GEAR aide les travailleuses à se préparer à l'avenir
Le potentiel d'amélioration des compétences grâce à des programmes tels que GEAR aide les travailleuses à se préparer à l'avenir. Crédit photo : IFC/Tapash Paul

Une étude du Centre pour le dialogue politique (CPD) montre qu'il existe de nettes différences entre les sexes en ce qui concerne la capacité à utiliser différentes machines, les travailleurs masculins étant plus nombreux à pouvoir utiliser plusieurs machines en raison de leur accès à l'éducation et à la formation technique.

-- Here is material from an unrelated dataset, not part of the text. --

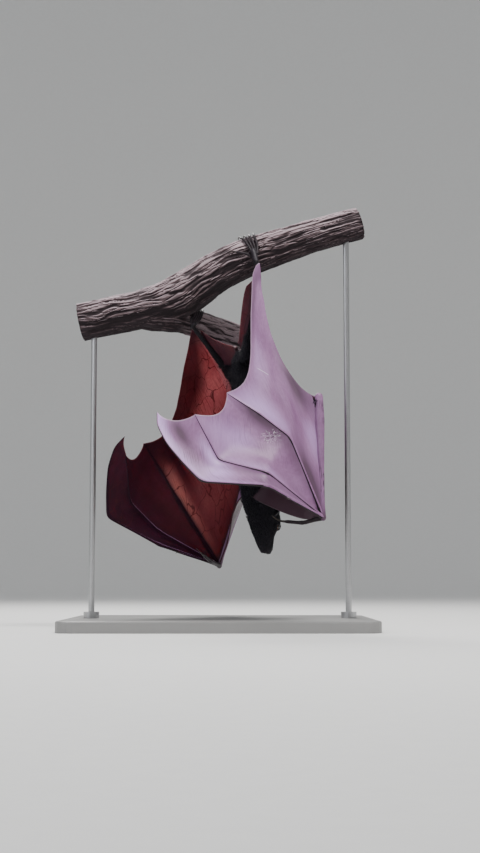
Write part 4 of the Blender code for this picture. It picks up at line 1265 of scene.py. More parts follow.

"En fait, en ce qui concerne GEAR en particulier, le fait de doter les travailleuses de compétences non techniques essentielles pour gérer des lignes de 25 à 35 opérateurs en tant que superviseur de ligne permet d'acquérir des compétences transférables et de préparer les femmes à d'autres types de postes de direction. Cela complète les connaissances techniques qu'elles acquièrent dans le cadre de la formation aux "compétences de base", ce qui aide les femmes à mieux résister aux pertes d'emploi résultant de l'automatisation, de la restructuration et des impacts du COVID-19 sur les chaînes de valeur mondiales du secteur du textile et de l'habillement", explique Nabeera Rahman, responsable du programme GEAR pour la SFI.

"C'est le bon moment pour GEAR et Better Work Bangladesh d'intégrer les outils et les techniques nécessaires à l'automatisation future et à l'amélioration des compétences de la main-d'œuvre", déclare Mohammad Shamsul Hoque, conseiller en entreprise de Better Work Bangladesh et superviseur de GEAR. "C'est essentiel pour la progression de la carrière des femmes dans le secteur. Lorsque des femmes comme Mitu progressent dans leur carrière, leurs salaires augmentent, leur vie s'améliore et, par ricochet, le niveau de vie de leur famille s'améliore également."

Mitu est d'accord.

"Je suis devenue beaucoup plus sûre de moi grâce à la formation de GEAR et à ses pratiques de suivi. Je pense que GEAR continuera à ouvrir la voie à la progression de la carrière des femmes, même et surtout dans le cadre de l'automatisation future de notre travail."